There is a quirk with using the FPU as a data copying device, though: The IEEE754 standard defining floating point operations reserved a certain set of bit patterns for values that need "special treatment" and can not be handled by the processor. The specific meaning of those values is up to the operating system or application program that implements the required special treatment. The FPU can be set up in a way that it causes a floating point exception whenever a calculation is performed that uses one of these "special treatment required" bit patterns as operand. This exception can be handled by the operating system or application program, and then it can perform the required "special treatment". At that time, the handler for the special treatment can decide whether it will produce a regular floating point number as output, or the output is still a special thing that requires another special treatment when that value is used. For 64-bit floating point numbers, as they are used by the Intel FPU, all values starting with the 12 most significant values set and the next bit clear are values that require "special treatment". The IEEE754 standard calls these value "signalling NaNs".
The idea of copying values through the FPU just involves loading the 64-bit values and then storing them again, without performing any calculations, so one might expect that you can copy bit patterns that represent signalling NaNs. It turn's out that you can't do that. The reason is that the Intel FPU doesn't have 64 bit registers, instead it has registers of 80 bits each. Any 64-bit value is extended to 80 bits when it gets loaded using FLD, and when the data is stored using FST, the 64 "most important" bits of the 80 bit register get extracted and stored to memory. This process is completely reversible, so for anything (except signalling NaNs), The same 64-bit pattern that was loaded using FLD is stored by FST, even if the intermediate format is 80 bits. In case of signalling NaNs, though, the FPU notices that the control word tells the FPU to not ask the operating system for help with dealing with signalling NaNs ("the exception is masked"). In that case, the FPU is supposed to return a "quiet NaN" from any calculation that involves a NaN, no matter whether the input NaN is quiet or signalling. Quiet NaNs are values that represent "not a number", and calculations that involve NaNs typically just return another NaN again, but in contrast to signalling NaNs, they are meant for cases in which there just is not valid number representing the result (like dividing zero by zero), not for cases in which software hooks can extend the apparent capabilities of the FPU. And that's what happens when 3DMakrk is copying large amounts of data using the FPU. Any 64-bit value that has the top 12 bits set, and the 13th bit clear (the "signalling NaN" pattern of Intel FPUs) is converted to a value with the 13th bit set (the corresponding "quiet NaN"). This modification of the value happens at the time when the FLD attempts to load the signalling 64-bit NaN into the 80-bit FPU register. The conversion operation registers a NaN on input, and outputs a quiet NaN. The FST operation then correctly stores it. This is completely to the specification of an FPU that works with 80-bit values internally, and is handled this way on all x87 implementations, no matter whether it is a 486, a Pentium or even an 8087.

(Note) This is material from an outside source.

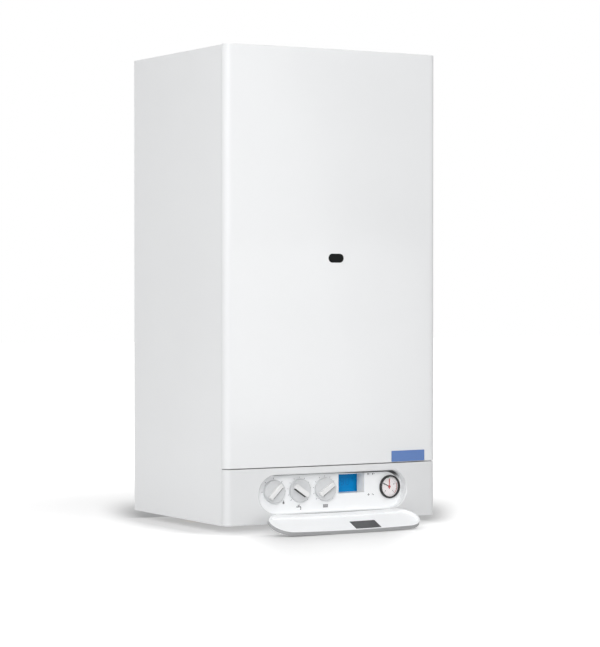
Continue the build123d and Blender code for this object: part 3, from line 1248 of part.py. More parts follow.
def make_filling_tap_knob():
    z = (TAP_KNOB_LOW_Z, TAP_KNOB_LOW_Z + TAP_KNOB_T)
    knob = rod_z(TAP_KNOB_R, TAP_X, CONNECTION_Y, z)
    for across, up in flutes(TAP_KNOB_R):
        knob -= rod_z(FLUTE_R, TAP_X + across, CONNECTION_Y + up, z)
    return knob + rod_z(TAP_STEM_R, TAP_X, CONNECTION_Y, (z[1], TAP_LOW_Z + TAP_STEM_IN))


def make_gas_valve():
    y = around(GAS_VALVE_Y, GAS_VALVE_D)
    z = (GAS_VALVE_LOW_Z, GAS_VALVE_LOW_Z + GAS_VALVE_H)
    body = fillet(block(both(GAS_VALVE_HALF_W), y, z).edges().filter_by(Axis.Y), ACTUATOR_EDGE_R)
    for side in (-1, 1):
        body += rod_y(GAS_COIL_R, side * GAS_COIL_X, (y[0] - GAS_COIL_L, y[0]), (z[0] + z[1]) / 2)
    for end in (z[0], z[1] - THREAD_L):
        body -= rod_z(RISER_BORE_R, 0, GAS_VALVE_Y, (end, end + THREAD_L))
    return body


def make_gas_inlet_pipe():
    points = [(0, CONNECTION_Y, CONNECTION_LOW_Z), (0, CONNECTION_Y, GAS_BEND_Z),
              (0, GAS_VALVE_Y, GAS_BEND_Z), (0, GAS_VALVE_Y, GAS_VALVE_LOW_Z)]
    tube = pipe(points, PIPE_R, PIPE_BORE_R, GAS_BEND_R)
    thread_z = (CONNECTION_LOW_Z, CONNECTION_LOW_Z + THREAD_L)
    thread = rod_z(THREAD_LARGE_R, 0, CONNECTION_Y, thread_z) - rod_z(PIPE_BORE_R, 0, CONNECTION_Y, thread_z)
    return tube + thread


def make_gas_riser():
    bottom = GAS_VALVE_LOW_Z + GAS_VALVE_H
    top = MANIFOLD_Z - MANIFOLD_R + MANIFOLD_WALL
    points = [(0, GAS_VALVE_Y, bottom), (0, GAS_VALVE_Y, RISER_Z),
              (0, MANIFOLD_Y, RISER_Z), (0, MANIFOLD_Y, top)]
    return pipe(points, RISER_R, RISER_BORE_R, RISER_BEND_R)


def make_flow_pipe():
    points = [(-PIPE_X, CONNECTION_Y, BLOCK_TOP_Z), (-PIPE_X, CONNECTION_Y, PIPE_Z),
              (-PIPE_X, STACK_Y, PIPE_Z), (-PIPE_X, STACK_Y, HEADER_LOW_Z)]
    return pipe(points, PIPE_R, PIPE_BORE_R, PIPE_BEND_R)


def make_return_pipe():
    middle = sum(volute_y()) / 2
    points = [(PIPE_X, middle, PUMP_OUTLET_TOP_Z), (PIPE_X, middle, PIPE_Z),
              (PIPE_X, STACK_Y, PIPE_Z), (PIPE_X, STACK_Y, HEADER_LOW_Z)]
    return pipe(points, PIPE_R, PIPE_BORE_R, PIPE_BEND_R)


def make_vessel_pipe():
    middle = -PAN_DEPTH - VESSEL_T / 2
    points = [(VESSEL_PORT_X, middle, VESSEL_PORT_LOW_Z), (VESSEL_PORT_X, middle, VESSEL_PIPE_Z),
              (PIPE_X, middle, VESSEL_PIPE_Z), (PIPE_X, middle, VESSEL_PIPE_TURN_Z),
              (PIPE_X, CONNECTION_Y, VESSEL_PIPE_TURN_Z),
              (PIPE_X, CONNECTION_Y, BLOCK_TOP_Z)]
    return pipe(points, VESSEL_PIPE_R, VESSEL_PIPE_BORE_R, VESSEL_PIPE_BEND_R)


def make_parts():
    """Every piece by its name; a list holds separate identical pieces."""
    parts = {
        "chassis": make_chassis(),
        "wall_bracket": make_wall_bracket(),
        "side_panel_left": make_side_panel(-1),
        "side_panel_right": make_side_panel(1),
        "top_panel": make_top_panel(),
        "front_panel": make_front_panel(),
        "sight_glass": make_sight_glass(),
        "badge_plate": make_badge_plate(),
        "fascia": make_fascia(),
        "flap": make_flap(),
        "flap_window": make_flap_window(),
        "flap_hinge_pins": make_flap_hinge_pins(),
        "control_insert": make_control_insert(),
        "control_switches": make_control_switches(),
        "display": make_display(),
        "circuit_board": make_circuit_board(),
        "control_box": make_control_box(),
        "gauge_case": make_gauge_case(),
        "gauge_dial": make_gauge_dial(),
        "gauge_set_hand": make_gauge_set_hand(),
        "gauge_needle": make_gauge_needle(),
        "gauge_glass": make_gauge_glass(),
        "air_chamber": make_air_chamber(),
        "chamber_cover": make_chamber_cover(),
        "cover_screws": make_cover_screws(),
        "chamber_sight_glass": make_chamber_sight_glass(),
        "combustion_chamber": make_combustion_chamber(),
        "insulation": make_insulation(),
        "burner": make_burner(),
        "gas_manifold": make_gas_manifold(),
        "injectors": make_injectors(),
        "electrodes": make_electrodes(),
        "heat_exchanger": make_heat_exchanger(),
        "flue_hood": make_flue_hood(),
        "fan_housing": make_fan_housing(),
        "fan_rotor": make_fan_rotor(),
        "fan_motor": make_fan_motor(),
        "flue_collar": make_flue_collar(),
        "expansion_vessel": make_expansion_vessel(),
        "flow_block": make_flow_block(),
        "return_block": make_return_block(),
        "plate_exchanger": make_plate_exchanger(),
        "diverter_actuator": make_diverter_actuator(),
        "diverter_spindle": make_diverter_spindle(),
        "pump_housing": make_pump_housing(),
        "pump_motor": make_pump_motor(),
        "pump_impeller": make_pump_impeller(),
        "air_vent": make_air_vent(),
        "safety_valve": make_safety_valve(),
        "safety_valve_knob": make_safety_valve_knob(),
        "filling_tap_knob": make_filling_tap_knob(),
        "gas_valve": make_gas_valve(),
        "gas_inlet_pipe": make_gas_inlet_pipe(),
        "gas_riser": make_gas_riser(),
        "flow_pipe": make_flow_pipe(),
        "return_pipe": make_return_pipe(),
        "vessel_pipe": make_vessel_pipe(),
    }
    for name, x in knob_places().items():
        parts[name] = make_knob(x, KNOB_TURN[name])
    return parts


os.makedirs("parts", exist_ok=True)
for part_name, made in make_parts().items():
    solids = made if isinstance(made, list) else made.solids()
    export_step(Compound(children=list(solids)), f"parts/{part_name}.step")
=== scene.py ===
from math import cos, pi, radians, sin

import bmesh
import bpy
from mathutils import Matrix, Vector


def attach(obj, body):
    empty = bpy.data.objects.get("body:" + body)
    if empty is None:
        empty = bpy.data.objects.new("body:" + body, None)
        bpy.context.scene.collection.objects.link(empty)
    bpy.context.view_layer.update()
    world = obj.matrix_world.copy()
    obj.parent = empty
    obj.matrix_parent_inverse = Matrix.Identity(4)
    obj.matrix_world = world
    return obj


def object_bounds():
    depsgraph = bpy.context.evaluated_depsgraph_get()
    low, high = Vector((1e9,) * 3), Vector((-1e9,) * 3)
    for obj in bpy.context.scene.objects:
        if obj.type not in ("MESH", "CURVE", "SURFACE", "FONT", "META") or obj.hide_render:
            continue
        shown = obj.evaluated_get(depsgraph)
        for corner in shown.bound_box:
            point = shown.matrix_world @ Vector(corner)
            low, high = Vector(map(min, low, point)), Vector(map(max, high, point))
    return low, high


# A wall-hung combi boiler, seen from its left front with the control flap down.
# Metres, in the same frame as the model: X right, Y back to the wall, Z up, the casing's lower edge at zero.

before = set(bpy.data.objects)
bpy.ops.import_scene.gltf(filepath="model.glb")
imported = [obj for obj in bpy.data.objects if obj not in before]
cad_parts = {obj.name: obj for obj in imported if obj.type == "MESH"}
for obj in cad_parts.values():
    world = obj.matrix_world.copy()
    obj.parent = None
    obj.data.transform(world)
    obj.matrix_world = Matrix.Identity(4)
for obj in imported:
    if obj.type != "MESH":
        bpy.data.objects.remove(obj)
model_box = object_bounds()


# ---------------------------------------------------------------- camera

# The eye's place, how far it looks to the right and down, and its focal length in pixels of the photograph.
EYE = Vector((-1.96022, -3.62123, 0.37934))
YAW, PITCH = 0.523, 0.0148
PHOTO_LONG_SIDE, FOCAL_PIXELS = 647, 2343.77
FILM_WIDTH = 36
NEAREST, FURTHEST = 0.05, 100


def set_camera():
    camera = bpy.data.cameras.new("camera")
    holder = bpy.data.objects.new("camera", camera)
    bpy.context.scene.collection.objects.link(holder)
    forward = Vector((sin(YAW) * cos(PITCH), cos(YAW) * cos(PITCH), -sin(PITCH)))
    holder.location = EYE
    holder.rotation_mode = "QUATERNION"
    holder.rotation_quaternion = forward.to_track_quat("-Z", "Y")
    camera.sensor_width = FILM_WIDTH
    camera.lens = FOCAL_PIXELS * FILM_WIDTH / PHOTO_LONG_SIDE
    camera.clip_start, camera.clip_end = NEAREST, FURTHEST
    bpy.context.scene.camera = holder


# ---------------------------------------------------------------- shader maths

# A Mix node's sockets, by their number: the two colours and their mixture, and the two plain numbers.
COLOR_A, COLOR_B, COLOR_OUT = 6, 7, 2
NUMBER_A, NUMBER_B = 2, 3


class Wire:
    """A shader socket that takes part in sums."""

    def __init__(self, nodes, socket):
        self.nodes, self.socket = nodes, socket

    def maths(self, kind, first, second):
        return self.nodes.node("ShaderNodeMath", {"operation": kind}, {0: first, 1: second})

    def __add__(self, other):
        return self.maths("ADD", self, other)

    def __sub__(self, other):
        return self.maths("SUBTRACT", self, other)

    def __rsub__(self, other):
        return self.maths("SUBTRACT", other, self)

    def __mul__(self, other):
        return self.maths("MULTIPLY", self, other)

    def __truediv__(self, other):
        return self.maths("DIVIDE", self, other)

    def __pow__(self, other):
        return self.maths("POWER", self, other)

    def __gt__(self, other):
        return self.maths("GREATER_THAN", self, other)

    def __lt__(self, other):
        return self.maths("LESS_THAN", self, other)

    def __abs__(self):
        return self.maths("ABSOLUTE", self, 0)

    __radd__, __rmul__ = __add__, __mul__

    def at_least(self, low):
        return self.maths("MAXIMUM", self, low)

    def sine(self):
        return self.maths("SINE", self, 0)

    def ramp(self, low, high):
        """Goes from 0 at low to 1 at high, smoothly, and stays there."""
        sockets = {"Value": self, "From Min": low, "From Max": high}
        return self.nodes.node("ShaderNodeMapRange", {"interpolation_type": "SMOOTHSTEP"}, sockets)


class Nodes:
    """The nodes of a material, or of the surroundings."""

    def __init__(self, owner):
        owner.use_nodes = True
        self.tree = owner.node_tree

    def put(self, socket, value):
        if isinstance(value, Wire):
            self.tree.links.new(value.socket, socket)
        else:
            socket.default_value = value

    def node(self, kind, settings, sockets, out=0):
        made = self.tree.nodes.new(kind)
        for name, value in settings.items():
            setattr(made, name, value)
        for name, value in sockets.items():
            self.put(made.inputs[name], value)
        return Wire(self, made.outputs[out])

    def ray(self, kind):
        """1 on light paths of one kind, such as Is Camera Ray, and 0 on others."""
        return self.node("ShaderNodeLightPath", {}, {}, kind)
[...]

If you use the FPU to copy rendered 256 color data, the consequence of the NaN treatment is that if a pixel in a the 8th column (or the 16th, the 24th, and so on) has color 255 (all 8 bits set), and the pixel left to it has a color value of 240 to 247, that pixel left to the color-255 pixel is replaced by a pixel of color 248 to 255. As long as you control the kind of graphics you render (like Quake does), you can take the appropriate measures that this munging of data isn't problematic. You might, for example, decide to not use color 255. In that case, no 64-bit pattern in the rendered picture is the pattern of any kind of NaN, signalling or not. Or you might choose a palette where colors 240 and 248, colors 241 and 249 and so on are similar enough that the user doesn't notice that the color value got modified by copying the rendered image to the screen. As I'm not a Quake technician, I didn't look up how Quake specically deals with this issue, but both ways seem plausible.
Now, back to 3DMark: The issue is that 3DMark2000 uses the FPU memory copying method for all kinds of large-amount-of-data copies, not just for rendered graphics. Specifically, FPU memory copying is possibly used while loading assets from the 3DMark data files. If the asset is a JPEG compressed image, any bit modified by copying it possibly corrupts the it, and causes the result to not fully conform to the JPEG specification. The memory copying routing in 3DMark uses the FPU code path only if both the source and the destination address are aligned on a 64-bit boundary, because that's the only case in which FPU loads and stores are able to generate single 64-bit cycles. In all other cases, at least the load or the store cycle is broken down into two partial 64-bit cycles, negating most of the performance benefit. My patch to rlmfc.dll fakes the alignment check and causes the code-path for non-aligned buffers to be executed even if the buffers are aligned. This is a good thing(TM) on a 486 processor: The 486 processor doesn't have the 64-bit bus interface that is required to make the floating point load/store stuff effective. Furthermore, the 486 FPU is not fast enough to compete with the 486 integer instructions for accessing memory. Instead, 3DMark uses an unrolled loop of manually copying data through 32-bit integer registers, which should barely beat REP MOVSD on a 486 processor, and is one of the optimal ways to copy data.